Right now I am bit torn between which is a better choice: bringing an entirely new antagonist out of the woodwork without a retroactive connection to prior stories (as in the suggestion that the Lich King was around for a while but only got involved recently), or explaining prior events in the context of a new villain (as the canon did when it retroactively connected previously unrelated plot points and made Sargeras responsible for corrupting Medivh as a part of an existing goal to conquer the world for millennia). I fear that my new Lich King idea is falling into the same trap that Sargeras being retconned as the big bad did.

Because a major problem of retcons is that if done poorly they can weaken the story. By this I mean that prior events are rendered nonsensical since elements that were retconned in would have logically changed the course of events dramatically, or even completely alter the tone and scale as the Warcraft Chronicles do to the worst extreme. With all the titans and void gods and stuff running around, the story of the mortal characters seems kind of pointless.

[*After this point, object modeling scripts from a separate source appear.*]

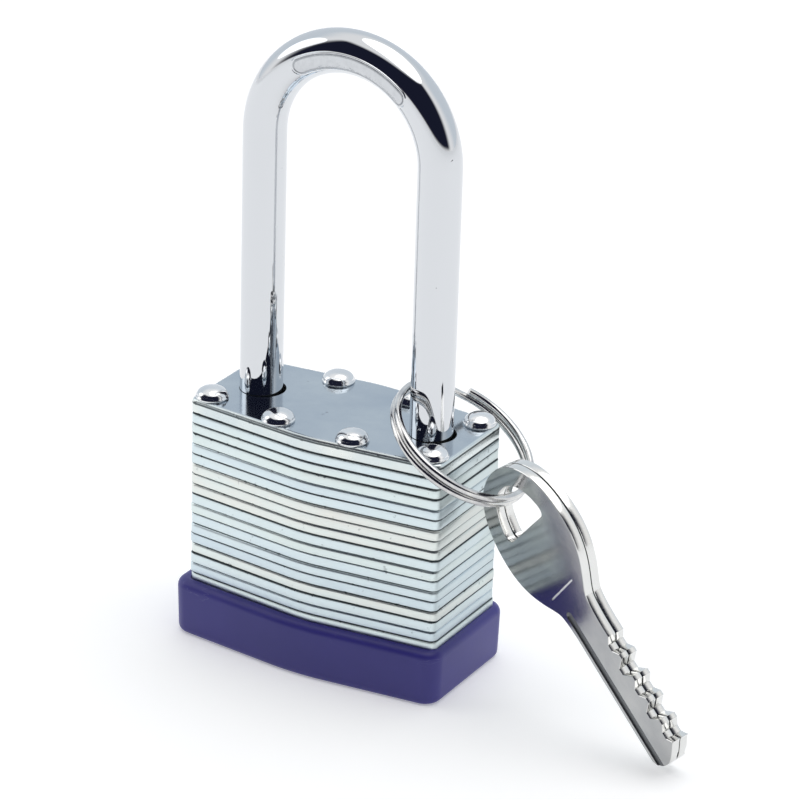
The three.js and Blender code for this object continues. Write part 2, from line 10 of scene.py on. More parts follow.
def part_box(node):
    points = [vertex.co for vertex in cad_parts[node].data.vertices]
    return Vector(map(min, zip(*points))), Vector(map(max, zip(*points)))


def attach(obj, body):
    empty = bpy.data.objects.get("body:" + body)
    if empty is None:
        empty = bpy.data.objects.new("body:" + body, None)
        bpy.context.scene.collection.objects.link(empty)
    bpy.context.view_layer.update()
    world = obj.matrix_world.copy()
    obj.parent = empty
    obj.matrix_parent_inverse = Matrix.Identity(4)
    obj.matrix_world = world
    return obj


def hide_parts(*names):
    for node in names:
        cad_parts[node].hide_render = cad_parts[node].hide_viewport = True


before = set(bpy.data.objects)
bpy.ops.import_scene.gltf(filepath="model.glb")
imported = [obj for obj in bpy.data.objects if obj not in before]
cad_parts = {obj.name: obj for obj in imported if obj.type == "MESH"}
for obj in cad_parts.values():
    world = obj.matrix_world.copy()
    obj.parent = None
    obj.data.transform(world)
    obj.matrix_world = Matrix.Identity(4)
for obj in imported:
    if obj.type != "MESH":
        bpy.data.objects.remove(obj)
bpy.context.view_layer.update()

MM = 0.001
UP = Vector((0, 0, 1))

# ------------------------------------------------------------------ sizes taken from the frame
TOP_LOW, TOP_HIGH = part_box("top_plate")
CENTRE_X = (TOP_LOW.x + TOP_HIGH.x) / 2
HALF_WIDTH = (TOP_HIGH.x - TOP_LOW.x) / 2
BODY_TOP = TOP_HIGH.z
BUMPER_LOW, BUMPER_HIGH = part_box("bumper")
SHACKLE_LOW, SHACKLE_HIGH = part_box("shackle")
BUMPER_WALL = 1.55 * MM
BUMPER_FLOOR = 1.6 * MM
BUMPER_OFFSET = 0.4 * MM  # the tray's outside stands this much further out on the left
KEY_OPENING_RADIUS = 6.4 * MM
LAMINATIONS = [f"lamination_{number:02d}" for number in range(1, 21)]
LAMINATION_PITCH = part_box("lamination_01")[0].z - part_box("lamination_02")[0].z
STACK_TOP = (TOP_LOW.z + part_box("lamination_01")[1].z) / 2

# Outline of the plates: a six-sided shape, deepest in the middle.
SIDE_HALF_DEPTH = 8.52 * MM
MIDDLE_HALF_DEPTH = 10.64 * MM

# Pockets in the plates for the works.
BOLT_SLOT_HALF_WIDTH = 3.3 * MM
CAM_POCKET_RADIUS = 5 * MM
NOSE_HOLE_RADIUS = 4.85 * MM
CYLINDER_POCKET_RADIUS = 7.6 * MM
PIN_BLOCK_HALF_WIDTH = 2.85 * MM

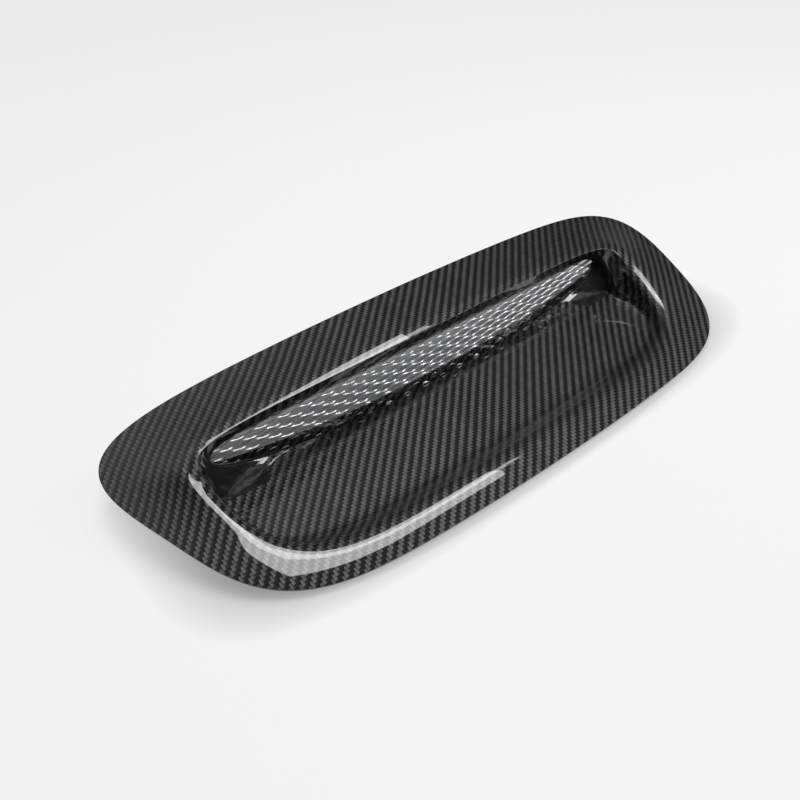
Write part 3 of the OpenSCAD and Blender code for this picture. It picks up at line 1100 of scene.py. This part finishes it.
@dataclass
class ExpandedSheet:
    """The grille: slit and drawn sheet whose strands are turned edge-on."""

    sizes: ScoopSizes = field(default_factory=ScoopSizes)
    long_pitch: float = 16.88
    short_pitch: float = 7.95
    shift_along: float = 0.38
    shift_up: float = -3.09
    strand_width: float = 2.05
    strand_thick: float = 1.05
    strand_round: float = 0.18
    set_back: float = 43.0479
    lean: float = 8.16241
    end_lap: float = 4.0
    row_lap: float = 1.0
    turn: float = -0.95
    sway: float = 0.35
    bond: float = 0.13
    rows_down: int = 8
    rows_up: int = 4
    steps: int = 7

    def build(self, groups: Groups) -> Piece:
        """Makes the sheet and dresses it.

        Args:
            groups: The shared shader groups.

        Returns:
            The grille.
        """
        s = self.sizes
        half_long, half_short = self.long_pitch / 2, self.short_pitch / 2
        columns = math.ceil((s.slot_half + s.slot_offset + self.end_lap) / half_long) + 1
        shaper = Shaper("grille_sheet", {
            "Half Long Pitch": half_long, "Half Short Pitch": half_short,
            "Shift Along": self.shift_along, "Shift Up": self.shift_up,
            "Strand Width": self.strand_width, "Strand Thickness": self.strand_thick,
            "Strand Turn": self.turn, "Bond": self.bond,
            "Slot Half Length": s.slot_half + self.end_lap, "Slot Offset": s.slot_offset,
            "Slot Above": s.slot_above + self.row_lap, "Slot Below": s.slot_below + self.row_lap,
            "Sweep": s.slot_sweep, "Droop": s.slot_droop, "Lean": math.radians(self.lean),
        }, BRIGHT_SHEET.make(groups))
        tree, given = shaper.tree, shaper.given
        line = tree.out("GeometryNodeMeshLine", {
            "Count": 2 * columns * self.steps + 1, "Start Location": (-columns * half_long, 0.0, 0.0),
            "Offset": (half_long / self.steps, 0.0, 0.0)}, mode="OFFSET")
        rows = tree.out("GeometryNodeMeshLine", {
            "Count": self.rows_down + self.rows_up, "Start Location": (0.0, 0.0, -self.rows_down),
            "Offset": (0.0, 0.0, 1.0)}, mode="OFFSET")
        copies = tree.out("GeometryNodeInstanceOnPoints", {"Points": rows, "Instance": line})
        real = tree.out("GeometryNodeRealizeInstances", {0: copies})
        x, _, row = tree.parts(tree.out("GeometryNodeInputPosition"))
        row = row.math("ROUND")
        spare = 1.0 - self.within(shaper, x, row)
        kept = tree.out("GeometryNodeDeleteGeometry", {"Geometry": real, "Selection": spare})
        strands = tree.out("GeometryNodeMeshToCurve", {"Mesh": kept})
        place, twist = self.bent(shaper, x, row)
        marked = tree.out("GeometryNodeStoreNamedAttribute", {
            "Geometry": strands, "Name": "turn", "Value": twist}, data_type="FLOAT", domain="POINT")
        moved = tree.out("GeometryNodeSetPosition", {"Geometry": marked, "Position": place})
        upright = tree.out("GeometryNodeSetCurveNormal", {"Curve": moved}, mode="Z_UP")
        stored = tree.out("GeometryNodeInputNamedAttribute", {"Name": "turn"}, data_type="FLOAT")
        turned = tree.out("GeometryNodeSetCurveTilt", {"Curve": upright, "Tilt": stored})
        section = tree.out("GeometryNodeCurvePrimitiveQuadrilateral", {
            "Width": given("Strand Thickness") * MM, "Height": given("Strand Width") * MM})
        rounded = tree.out("GeometryNodeFilletCurve", {"Curve": section, "Radius": self.strand_round * MM})
        solid = tree.out("GeometryNodeCurveToMesh", {
            "Curve": turned, "Profile Curve": rounded, "Fill Caps": True})
        seed = make_mesh("grille_sheet", np.zeros((1, 3)), [])
        return carried(shaper.finish(solid, seed), Slot.SHEET, "mesh_grille")

    def within(self, shaper: Shaper, x: Field, row: Field) -> Field:
        """Keeps the strands that the slot and its lap need.

        Args:
            shaper: The grille's tree.
            x: Place along a strand.
            row: The strand's half row.

        Returns:
            1 where a strand is kept.
        """
        given, slack = shaper.given, 0.001
        pitch = given("Half Long Pitch")
        column = (abs(x) / pitch - slack).math("CEIL") * x.math("SIGN")
        middle = column * pitch + given("Shift Along") + given("Slot Offset")
        reach = (abs(middle) - pitch).math("MAXIMUM", 0.0)
        low = row * given("Half Short Pitch") + given("Shift Up")
        top = low + given("Half Short Pitch")
        below = (low + top) < 0.0
        near = below.mixed(low, top * -1.0).math("MAXIMUM", 0.0)
        high = near / below.mixed(given("Slot Above"), given("Slot Below"))
        across = below.mixed(SLOT.across_rear, SLOT.across_front)
        along = below.mixed(SLOT.along_rear, SLOT.along_front)
        return ((reach / given("Slot Half Length")) ** across + high**along) < 1.0

    def bent(self, shaper: Shaper, x: Field, row: Field) -> tuple[Socket, Field]:
        """Bends the strands to and fro, and lays them on the curved sheet.

        Args:
            shaper: The grille's tree.
            x: Place along a strand.
            row: The strand's half row.

        Returns:
            Each point's place in metres, and the strand's turn there.
        """
        s, given, edge_share, stagger = self.sizes, shaper.given, 0.42, -1.5
        phase = (x / given("Half Long Pitch") + row).math("FLOORED_MODULO", 2.0)
        climb = 1.0 - abs(phase - 1.0)
        bond = given("Bond")
        eased = ((climb - bond) / (1.0 - bond * 2.0)).math("MAXIMUM", 0.0).math("MINIMUM", 1.0)
        half = given("Strand Width") * edge_share
        height = row * given("Half Short Pitch") + given("Shift Up") + half
        height = height + eased * (given("Half Short Pitch") - half * 2.0)
        depth = (eased - 0.5) * half * stagger
        sine, cosine = given("Lean").math("SINE"), given("Lean").math("COSINE")
        x = x + given("Shift Along")
        curve = (x / s.ref_x) ** 2.0
        y = curve * given("Sweep") + height * sine + depth * cosine
        z = height * cosine - depth * sine - curve * given("Droop")
        place = shaper.tree.vector((x + s.home[0]) * MM, (y + (self.set_back + s.home[1])) * MM,
                                   (z + (s.home[2] - s.slot_level)) * MM)
        rising = (phase < 1.0) * 2.0 - 1.0
        free = eased * (1.0 - eased) * 4.0
        return place, given("Strand Turn") + rising * free * self.sway


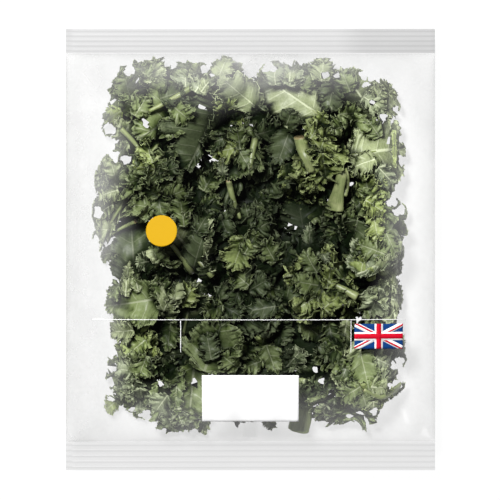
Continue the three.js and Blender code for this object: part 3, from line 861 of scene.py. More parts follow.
# The larger gaps through the heap, where the overhead view shows them at the seals' height:
# middle, then half the width and half the length of each, in millimetres.
LARGE_GAPS = (
    (-31, 122, 3, 3), (13, 123, 5, 3), (27, 127, 3, 3), (77, 118, 3, 3),  # top edge
    (-82, 121, 4, 3), (-95, 81, 4, 3), (-92, 63, 4, 3), (-84, 61, 4, 3), (-103, 25, 3, 4), (-105, 5, 3, 4),
    (-95, -71, 3, 3), (-94, -80, 3, 4), (-95, -90, 3, 3), (-71, -112, 4, 3),  # left edge
    (90, 90, 3, 2), (103, 60, 3, 3), (96, 32, 4, 3), (102, 27, 3, 3), (101, -76, 3, 3), (99, -92, 3, 3),
    (27, -121, 3, 3), (1, -123, 3, 3), (52, -121, 3, 3), (66, -131, 16, 12),  # bottom edge
    (-33, 97, 3, 2), (-71, 86, 2, 3), (-53, -6, 2, 2), (29, 15, 2, 2), (59, 49, 2, 2), (67, 44, 2, 2),
    (-61, -91, 2, 2), (-38, -91, 2, 3), (48, -90, 2, 3), (44, -81, 2, 2), (55, -98, 2, 3),  # inside
)
SMALL_GAPS = 34
GAP_CORE = 0.6  # of a gap's size: what lies nearer its middle is cut away
GAP_REACH = 1.8  # what lies nearer than this is pushed outwards


def all_gaps():
    """The larger gaps, then small ones strewn round the edge of the heap, where it is thin."""
    rng = np.random.default_rng(12)
    turn = 2 * np.pi * (np.arange(SMALL_GAPS) + rng.uniform(0, 1, SMALL_GAPS)) / SMALL_GAPS
    out = rng.uniform(0.92, 1.02, SMALL_GAPS)
    x = 106 * out * np.sign(np.cos(turn)) * np.abs(np.cos(turn)) ** 0.5
    y = 126 * out * np.sign(np.sin(turn)) * np.abs(np.sin(turn)) ** 0.5
    small = np.stack([x, y, rng.uniform(1.4, 2.8, SMALL_GAPS), rng.uniform(1.4, 2.8, SMALL_GAPS)], -1)
    return np.concatenate([small, np.array(LARGE_GAPS, float)])


GAPS = all_gaps()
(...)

In any event, something I want to try is to emulate WC1 and 2's depiction of the campaigns as being independent (or retroactively occurring side-by-side in later games) rather than linear as in the trend that Starcraft started. I feel the trend of linear campaigns harms the storylines of the individual races (witness how Starcraft made the zerg play second fiddle to Queen of Blades and never bothered to give them much characterization before killing them off) and was instrumental in the "villain tries to destroy the world/universe and has to be stopped" narrative that took over all the Blizzard games starting with Starcraft. (I have a lot to say about how terrible I think Starcraft turned out, but I already said as much in the Starcraft forum. I am sad that Starcraft never receives as much attention as Warcraft does, because I cannot find many willing to talk about it in detail here or anywhere else.)

I am rambling right now so I will stop here. Let me know your thoughts and advice in this matter.